== COLLECTED MATERIAL

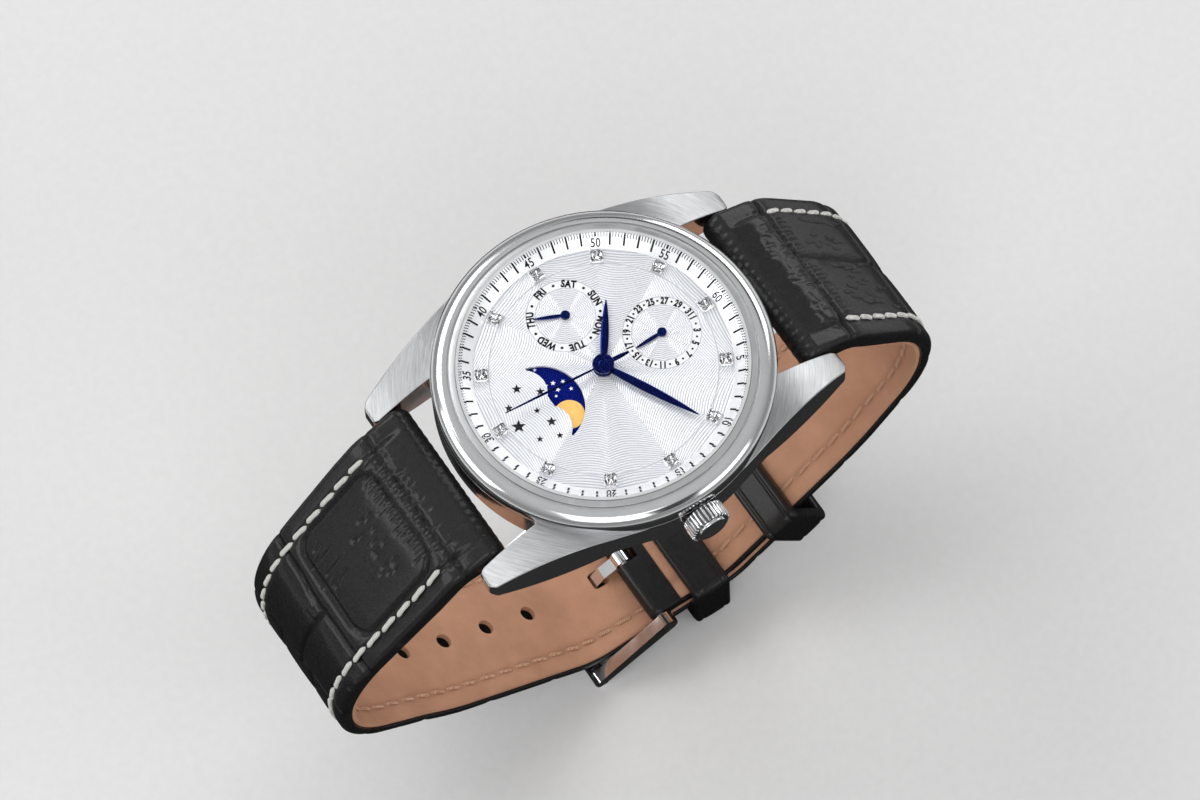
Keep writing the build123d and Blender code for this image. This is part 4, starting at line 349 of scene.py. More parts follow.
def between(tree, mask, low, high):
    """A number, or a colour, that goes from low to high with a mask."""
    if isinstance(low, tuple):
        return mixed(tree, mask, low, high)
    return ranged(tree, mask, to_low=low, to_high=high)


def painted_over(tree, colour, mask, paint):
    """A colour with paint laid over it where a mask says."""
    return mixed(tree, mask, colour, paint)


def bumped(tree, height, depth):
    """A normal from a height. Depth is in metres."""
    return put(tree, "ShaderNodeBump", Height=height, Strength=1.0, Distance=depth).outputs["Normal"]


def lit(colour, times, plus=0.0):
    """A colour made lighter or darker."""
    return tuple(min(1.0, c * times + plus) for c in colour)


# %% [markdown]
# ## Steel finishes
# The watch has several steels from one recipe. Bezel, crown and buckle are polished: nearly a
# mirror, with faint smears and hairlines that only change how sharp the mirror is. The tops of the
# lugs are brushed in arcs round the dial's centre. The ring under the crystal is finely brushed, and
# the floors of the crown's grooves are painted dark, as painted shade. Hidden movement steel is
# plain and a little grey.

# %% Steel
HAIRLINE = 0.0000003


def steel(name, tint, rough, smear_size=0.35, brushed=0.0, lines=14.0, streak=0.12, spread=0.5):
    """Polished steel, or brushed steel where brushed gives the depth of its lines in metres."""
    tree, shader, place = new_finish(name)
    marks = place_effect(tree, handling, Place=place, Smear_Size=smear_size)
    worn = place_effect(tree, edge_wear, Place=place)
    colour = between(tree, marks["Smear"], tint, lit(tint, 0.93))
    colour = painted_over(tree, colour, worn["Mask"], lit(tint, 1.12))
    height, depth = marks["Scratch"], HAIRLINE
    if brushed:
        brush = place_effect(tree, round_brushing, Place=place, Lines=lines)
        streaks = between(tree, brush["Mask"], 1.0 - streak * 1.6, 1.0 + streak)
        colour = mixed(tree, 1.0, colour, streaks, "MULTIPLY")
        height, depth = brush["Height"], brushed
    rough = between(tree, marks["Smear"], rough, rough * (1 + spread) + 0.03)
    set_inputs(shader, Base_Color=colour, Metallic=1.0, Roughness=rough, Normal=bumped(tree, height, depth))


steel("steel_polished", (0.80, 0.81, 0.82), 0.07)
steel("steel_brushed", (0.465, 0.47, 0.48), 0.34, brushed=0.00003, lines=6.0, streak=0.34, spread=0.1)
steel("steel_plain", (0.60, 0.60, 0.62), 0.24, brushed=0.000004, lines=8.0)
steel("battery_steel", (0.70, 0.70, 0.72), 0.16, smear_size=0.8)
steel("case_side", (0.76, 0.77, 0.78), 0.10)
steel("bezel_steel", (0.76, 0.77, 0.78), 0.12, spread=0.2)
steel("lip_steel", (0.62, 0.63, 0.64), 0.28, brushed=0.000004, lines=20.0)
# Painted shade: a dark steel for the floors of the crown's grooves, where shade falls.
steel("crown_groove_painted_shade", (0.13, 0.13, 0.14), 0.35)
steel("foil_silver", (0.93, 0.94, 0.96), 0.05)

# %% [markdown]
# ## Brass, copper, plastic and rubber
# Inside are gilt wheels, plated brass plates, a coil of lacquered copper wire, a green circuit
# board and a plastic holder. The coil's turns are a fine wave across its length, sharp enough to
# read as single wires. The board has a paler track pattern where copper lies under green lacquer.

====

* REQUIREMENT
Write out a verbatim copy of the data, beginning with its first line and ending with the line that contains "return ranged(tree, mask, to_low=low, to_high=high)".

* EXERCISE RESPONSE
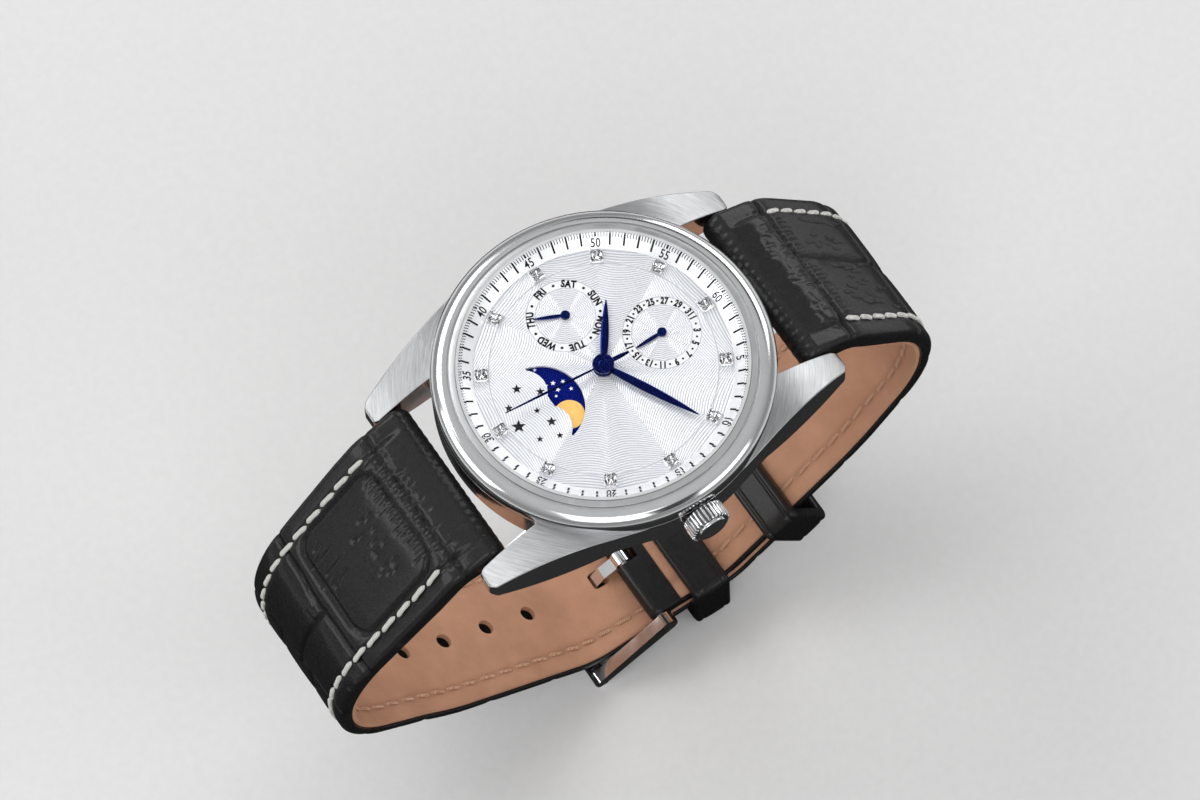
Keep writing the build123d and Blender code for this image. This is part 4, starting at line 349 of scene.py. More parts follow.
def between(tree, mask, low, high):
    """A number, or a colour, that goes from low to high with a mask."""
    if isinstance(low, tuple):
        return mixed(tree, mask, low, high)
    return ranged(tree, mask, to_low=low, to_high=high)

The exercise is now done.